#### WHAT YOU SHOULD DO:
Copy out all of the data below with no alterations.

#### TASK MATERIAL:
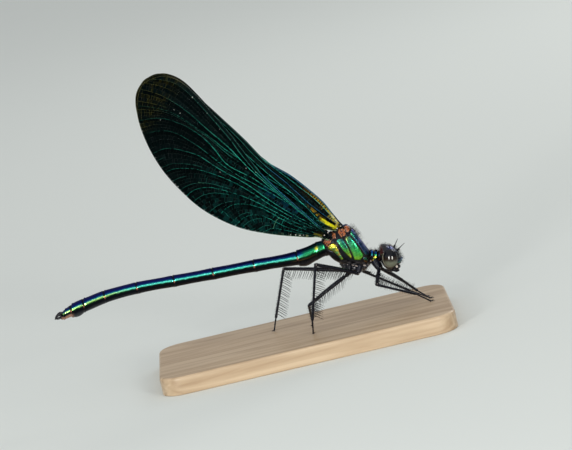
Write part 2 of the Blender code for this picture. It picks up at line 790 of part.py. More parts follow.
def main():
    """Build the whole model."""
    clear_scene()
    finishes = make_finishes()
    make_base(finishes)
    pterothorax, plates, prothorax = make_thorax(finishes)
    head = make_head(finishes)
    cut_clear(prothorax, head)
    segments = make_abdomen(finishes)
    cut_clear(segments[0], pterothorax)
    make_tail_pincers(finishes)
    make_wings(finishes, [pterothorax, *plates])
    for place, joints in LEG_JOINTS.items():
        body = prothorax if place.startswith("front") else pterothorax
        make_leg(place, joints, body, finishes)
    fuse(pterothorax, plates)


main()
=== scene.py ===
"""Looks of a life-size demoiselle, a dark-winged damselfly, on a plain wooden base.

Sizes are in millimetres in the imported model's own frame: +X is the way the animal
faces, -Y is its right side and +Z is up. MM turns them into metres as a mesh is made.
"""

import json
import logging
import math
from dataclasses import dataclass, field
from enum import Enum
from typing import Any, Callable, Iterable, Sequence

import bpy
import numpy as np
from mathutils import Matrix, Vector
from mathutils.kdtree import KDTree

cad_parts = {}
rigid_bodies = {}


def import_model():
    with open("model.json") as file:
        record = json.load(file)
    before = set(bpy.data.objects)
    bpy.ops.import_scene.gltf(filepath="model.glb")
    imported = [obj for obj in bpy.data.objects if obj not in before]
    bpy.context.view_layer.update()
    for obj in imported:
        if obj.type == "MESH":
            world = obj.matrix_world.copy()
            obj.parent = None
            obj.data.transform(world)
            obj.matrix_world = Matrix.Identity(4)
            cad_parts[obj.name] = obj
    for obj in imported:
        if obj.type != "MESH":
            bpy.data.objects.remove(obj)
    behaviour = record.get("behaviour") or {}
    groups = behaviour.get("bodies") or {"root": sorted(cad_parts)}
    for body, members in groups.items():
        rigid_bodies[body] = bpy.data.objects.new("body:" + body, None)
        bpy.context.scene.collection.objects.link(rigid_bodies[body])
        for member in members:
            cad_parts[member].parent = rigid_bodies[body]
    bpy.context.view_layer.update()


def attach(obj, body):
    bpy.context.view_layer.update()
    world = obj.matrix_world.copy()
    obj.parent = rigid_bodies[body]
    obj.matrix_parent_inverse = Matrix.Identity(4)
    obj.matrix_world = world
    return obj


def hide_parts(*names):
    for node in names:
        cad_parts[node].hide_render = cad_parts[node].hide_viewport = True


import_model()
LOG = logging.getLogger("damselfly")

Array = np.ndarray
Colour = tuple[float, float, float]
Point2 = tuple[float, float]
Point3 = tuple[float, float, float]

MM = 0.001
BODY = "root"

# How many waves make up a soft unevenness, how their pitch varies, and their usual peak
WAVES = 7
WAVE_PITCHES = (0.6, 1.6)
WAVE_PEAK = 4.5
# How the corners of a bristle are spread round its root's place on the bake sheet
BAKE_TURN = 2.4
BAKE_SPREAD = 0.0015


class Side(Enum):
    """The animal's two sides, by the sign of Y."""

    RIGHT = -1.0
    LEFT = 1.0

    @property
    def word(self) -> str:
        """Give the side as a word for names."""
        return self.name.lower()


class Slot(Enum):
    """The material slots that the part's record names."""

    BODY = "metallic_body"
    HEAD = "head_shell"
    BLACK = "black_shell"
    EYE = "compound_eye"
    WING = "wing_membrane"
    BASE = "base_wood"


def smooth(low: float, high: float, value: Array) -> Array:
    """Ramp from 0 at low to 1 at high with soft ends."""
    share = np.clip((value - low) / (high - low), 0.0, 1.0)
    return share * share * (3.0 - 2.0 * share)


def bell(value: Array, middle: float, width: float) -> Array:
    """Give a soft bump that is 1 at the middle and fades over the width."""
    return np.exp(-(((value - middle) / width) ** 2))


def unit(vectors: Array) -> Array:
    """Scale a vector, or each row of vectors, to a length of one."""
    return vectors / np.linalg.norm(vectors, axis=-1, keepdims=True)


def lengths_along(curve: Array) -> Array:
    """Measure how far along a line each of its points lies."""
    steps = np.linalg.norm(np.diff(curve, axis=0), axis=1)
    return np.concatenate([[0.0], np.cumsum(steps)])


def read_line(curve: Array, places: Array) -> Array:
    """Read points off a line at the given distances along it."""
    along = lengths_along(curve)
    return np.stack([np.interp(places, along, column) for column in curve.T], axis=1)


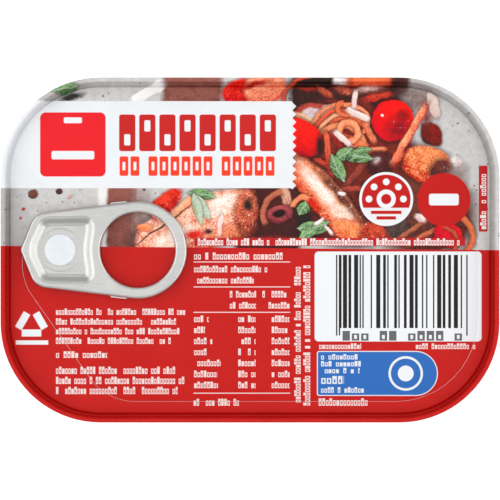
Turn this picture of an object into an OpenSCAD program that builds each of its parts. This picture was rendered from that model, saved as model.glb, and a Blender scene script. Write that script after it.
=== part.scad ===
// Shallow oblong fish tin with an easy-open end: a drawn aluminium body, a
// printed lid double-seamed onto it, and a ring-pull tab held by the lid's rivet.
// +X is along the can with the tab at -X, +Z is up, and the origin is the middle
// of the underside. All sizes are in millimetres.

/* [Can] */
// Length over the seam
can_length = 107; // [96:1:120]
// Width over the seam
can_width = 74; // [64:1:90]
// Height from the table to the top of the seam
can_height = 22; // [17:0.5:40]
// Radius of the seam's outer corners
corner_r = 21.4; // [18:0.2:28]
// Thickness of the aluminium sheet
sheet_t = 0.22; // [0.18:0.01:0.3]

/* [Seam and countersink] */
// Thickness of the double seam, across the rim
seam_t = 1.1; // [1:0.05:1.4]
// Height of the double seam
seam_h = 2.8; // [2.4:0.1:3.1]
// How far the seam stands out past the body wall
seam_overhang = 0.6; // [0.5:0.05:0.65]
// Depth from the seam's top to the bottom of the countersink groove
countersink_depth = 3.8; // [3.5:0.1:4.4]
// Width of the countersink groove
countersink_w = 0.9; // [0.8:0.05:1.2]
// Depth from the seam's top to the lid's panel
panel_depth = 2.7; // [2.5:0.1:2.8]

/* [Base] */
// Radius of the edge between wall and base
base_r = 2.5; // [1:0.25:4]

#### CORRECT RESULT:
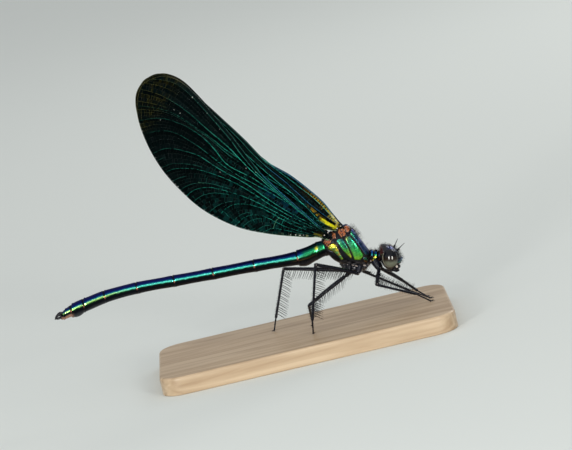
Write part 2 of the Blender code for this picture. It picks up at line 790 of part.py. More parts follow.
def main():
    """Build the whole model."""
    clear_scene()
    finishes = make_finishes()
    make_base(finishes)
    pterothorax, plates, prothorax = make_thorax(finishes)
    head = make_head(finishes)
    cut_clear(prothorax, head)
    segments = make_abdomen(finishes)
    cut_clear(segments[0], pterothorax)
    make_tail_pincers(finishes)
    make_wings(finishes, [pterothorax, *plates])
    for place, joints in LEG_JOINTS.items():
        body = prothorax if place.startswith("front") else pterothorax
        make_leg(place, joints, body, finishes)
    fuse(pterothorax, plates)


main()
=== scene.py ===
"""Looks of a life-size demoiselle, a dark-winged damselfly, on a plain wooden base.

Sizes are in millimetres in the imported model's own frame: +X is the way the animal
faces, -Y is its right side and +Z is up. MM turns them into metres as a mesh is made.
"""

import json
import logging
import math
from dataclasses import dataclass, field
from enum import Enum
from typing import Any, Callable, Iterable, Sequence

import bpy
import numpy as np
from mathutils import Matrix, Vector
from mathutils.kdtree import KDTree

cad_parts = {}
rigid_bodies = {}


def import_model():
    with open("model.json") as file:
        record = json.load(file)
    before = set(bpy.data.objects)
    bpy.ops.import_scene.gltf(filepath="model.glb")
    imported = [obj for obj in bpy.data.objects if obj not in before]
    bpy.context.view_layer.update()
    for obj in imported:
        if obj.type == "MESH":
            world = obj.matrix_world.copy()
            obj.parent = None
            obj.data.transform(world)
            obj.matrix_world = Matrix.Identity(4)
            cad_parts[obj.name] = obj
    for obj in imported:
        if obj.type != "MESH":
            bpy.data.objects.remove(obj)
    behaviour = record.get("behaviour") or {}
    groups = behaviour.get("bodies") or {"root": sorted(cad_parts)}
    for body, members in groups.items():
        rigid_bodies[body] = bpy.data.objects.new("body:" + body, None)
        bpy.context.scene.collection.objects.link(rigid_bodies[body])
        for member in members:
            cad_parts[member].parent = rigid_bodies[body]
    bpy.context.view_layer.update()


def attach(obj, body):
    bpy.context.view_layer.update()
    world = obj.matrix_world.copy()
    obj.parent = rigid_bodies[body]
    obj.matrix_parent_inverse = Matrix.Identity(4)
    obj.matrix_world = world
    return obj


def hide_parts(*names):
    for node in names:
        cad_parts[node].hide_render = cad_parts[node].hide_viewport = True


import_model()
LOG = logging.getLogger("damselfly")

Array = np.ndarray
Colour = tuple[float, float, float]
Point2 = tuple[float, float]
Point3 = tuple[float, float, float]

MM = 0.001
BODY = "root"

# How many waves make up a soft unevenness, how their pitch varies, and their usual peak
WAVES = 7
WAVE_PITCHES = (0.6, 1.6)
WAVE_PEAK = 4.5
# How the corners of a bristle are spread round its root's place on the bake sheet
BAKE_TURN = 2.4
BAKE_SPREAD = 0.0015


class Side(Enum):
    """The animal's two sides, by the sign of Y."""

    RIGHT = -1.0
    LEFT = 1.0

    @property
    def word(self) -> str:
        """Give the side as a word for names."""
        return self.name.lower()


class Slot(Enum):
    """The material slots that the part's record names."""

    BODY = "metallic_body"
    HEAD = "head_shell"
    BLACK = "black_shell"
    EYE = "compound_eye"
    WING = "wing_membrane"
    BASE = "base_wood"


def smooth(low: float, high: float, value: Array) -> Array:
    """Ramp from 0 at low to 1 at high with soft ends."""
    share = np.clip((value - low) / (high - low), 0.0, 1.0)
    return share * share * (3.0 - 2.0 * share)


def bell(value: Array, middle: float, width: float) -> Array:
    """Give a soft bump that is 1 at the middle and fades over the width."""
    return np.exp(-(((value - middle) / width) ** 2))


def unit(vectors: Array) -> Array:
    """Scale a vector, or each row of vectors, to a length of one."""
    return vectors / np.linalg.norm(vectors, axis=-1, keepdims=True)


def lengths_along(curve: Array) -> Array:
    """Measure how far along a line each of its points lies."""
    steps = np.linalg.norm(np.diff(curve, axis=0), axis=1)
    return np.concatenate([[0.0], np.cumsum(steps)])


def read_line(curve: Array, places: Array) -> Array:
    """Read points off a line at the given distances along it."""
    along = lengths_along(curve)
    return np.stack([np.interp(places, along, column) for column in curve.T], axis=1)


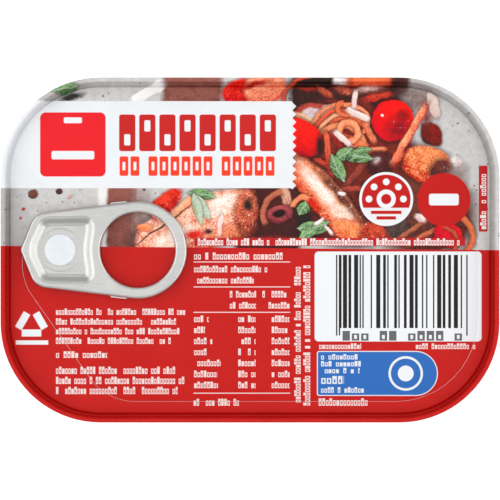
Turn this picture of an object into an OpenSCAD program that builds each of its parts. This picture was rendered from that model, saved as model.glb, and a Blender scene script. Write that script after it.
=== part.scad ===
// Shallow oblong fish tin with an easy-open end: a drawn aluminium body, a
// printed lid double-seamed onto it, and a ring-pull tab held by the lid's rivet.
// +X is along the can with the tab at -X, +Z is up, and the origin is the middle
// of the underside. All sizes are in millimetres.

/* [Can] */
// Length over the seam
can_length = 107; // [96:1:120]
// Width over the seam
can_width = 74; // [64:1:90]
// Height from the table to the top of the seam
can_height = 22; // [17:0.5:40]
// Radius of the seam's outer corners
corner_r = 21.4; // [18:0.2:28]
// Thickness of the aluminium sheet
sheet_t = 0.22; // [0.18:0.01:0.3]

/* [Seam and countersink] */
// Thickness of the double seam, across the rim
seam_t = 1.1; // [1:0.05:1.4]
// Height of the double seam
seam_h = 2.8; // [2.4:0.1:3.1]
// How far the seam stands out past the body wall
seam_overhang = 0.6; // [0.5:0.05:0.65]
// Depth from the seam's top to the bottom of the countersink groove
countersink_depth = 3.8; // [3.5:0.1:4.4]
// Width of the countersink groove
countersink_w = 0.9; // [0.8:0.05:1.2]
// Depth from the seam's top to the lid's panel
panel_depth = 2.7; // [2.5:0.1:2.8]

/* [Base] */
// Radius of the edge between wall and base
base_r = 2.5; // [1:0.25:4]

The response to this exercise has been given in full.